Читаем Трагедия творчества. Достоевский и Толстой полностью

И, наконец, уже просто свиное хрюканье. «Проживем эти два месяца в самой бесстыдной правде! Заголимся и обнажимся!..»

– Обнажимся, обнажимся! – закричали во все голоса…

– Я ужасно, ужасно хочу обнажиться! – взвизгивала Авдотья Игнатьевна…

«И тут я вдруг чихнул», – говорит автор «Бобка». Кто же автор «Бобка» – Достоевский? Но «Бобок» открывается со следующих слов: «На этот раз помещаю „Записки одного лица“. Это не я»…

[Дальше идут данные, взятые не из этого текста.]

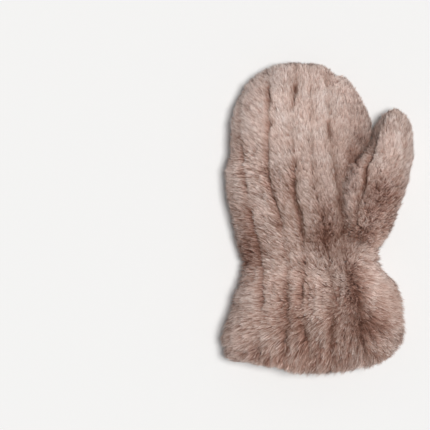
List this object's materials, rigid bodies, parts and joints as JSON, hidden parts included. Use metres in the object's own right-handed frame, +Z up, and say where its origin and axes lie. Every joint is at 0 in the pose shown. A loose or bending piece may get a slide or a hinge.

Но мы не верим. Для чего печатать все это свинство, в котором нет ни черточки художественности. Единственный смысл напугать, оскорбить, сорвать все святое. «Бобок» для Достоевского есть своего рода расстреливание причастия, а игра словами «дух» и «духовный» есть хула на Духа Святого. Если возможна кара за то, что автор выпускает в свет, то «Бобок», один «Бобок» можно противопоставить каторге Достоевского; да, Достоевский каторжник, потому что он написал «Бобок».

Трагедия творчества Достоевского в том, что он одинаково вносит в него и «громовый вопль восторга серафимов», и свиное хрюканье; и даже имеет смелость оправдать это хрюканье устами Дмитрия Карамазова, будто и оно, хрюканье, есть природа; а природа, земля и Божество – одно. Нет, тогда заподозрим мы искренность Достоевского в панегирике природе у Дмитрия Карамазова, либо заподозрим мы эту искренность у Зосимы. И, должно быть, старица, шепнувшая Шато-вой, что «Богородица есть мать сыра земля», была тоже «бесовкой», и недаром сослали ее в монастырь за пророчествование. В реве, свинстве и вопле земли, как и в благоухающих цветах святости, которыми оделяет ее Достоевский, те же два рядом стоящих, но несоизмеримых момента эпилепсии: высшая гармония, минута тишины, и высшая дисгармония – ревущие корчи.

Эти два момента, трагически сближенные, трагически противопоставленные, одинаково выводят нас за пределы успокоенности в Достоевском: на земле есть гармония; Достоевский измеривает землю меркой абсолютной гармонии; это – уже не психология, а пророчествование; печатью вечной гармонии хочет он заклеймить своих героев: сначала в князе Мышкине, еще эпилептике; потом в Алеше; но князь Мышкин сбрасывает с себя эту печать и впадает в идиотизм. Алеша пытается ее вынести, ибо дано было ему видение «Каны Галилейской»; с благоуханием от этого видения его посылают в мир, чтобы благоуханием видения успокоить страждущую душу, страждущую землю. Мы ждем последней черты, чтобы признать в Достоевском пророка; но тут умирает сам Достоевский; и мы не знаем, кто Достоевский; и «Братья Карамазовы» остаются недоумением – большой дорогой в небо через безумие и ужас. А вот другой момент – момент дисгармонии, эпилептического рева подчеркнут и не вызывает сомнения: печатью безумия и ужаса заклеймен и Мышкин, и Раскольников, и Свидригайлов, и Ставрогин. Все они начинают говорить так, как говорят только умнейшие и тончайшие люди, а кончают как сумасшедшие. Такого безумия, такой святости мы на земле и не видим. Но Достоевский стремится именно доказать, что только сочетанием запечатленных безумия и святости является современная действительность русская. И события, пережитые нами, заставляют ему верить.

Для одних это – ужас, для других – надежда.

Так сближены оба момента, являя нам все наши противоречия преувеличенными до крайности; точно перед нами не мир, а колоссальные тени добра и зла, отбрасываемые жизнью в тот час, когда большое вечернее солнце коснулось земли, сошло на землю. Если мы видим солнце, оно ослепляет нас, и мы не видим более ничего. Если повернуты мы спиной к солнцу, наша собственная тень, непомерно вытянутая, как уродливый черный великан перед нами пляшет.

Сам Достоевский стоит вполуобороте; один глаз его как бы созерцает солнце, и Достоевский шепчет грядущей, солнечной России устами святого: «Буди»; другой глаз его видит огромные тени, вызывающие в нем эпилепсию.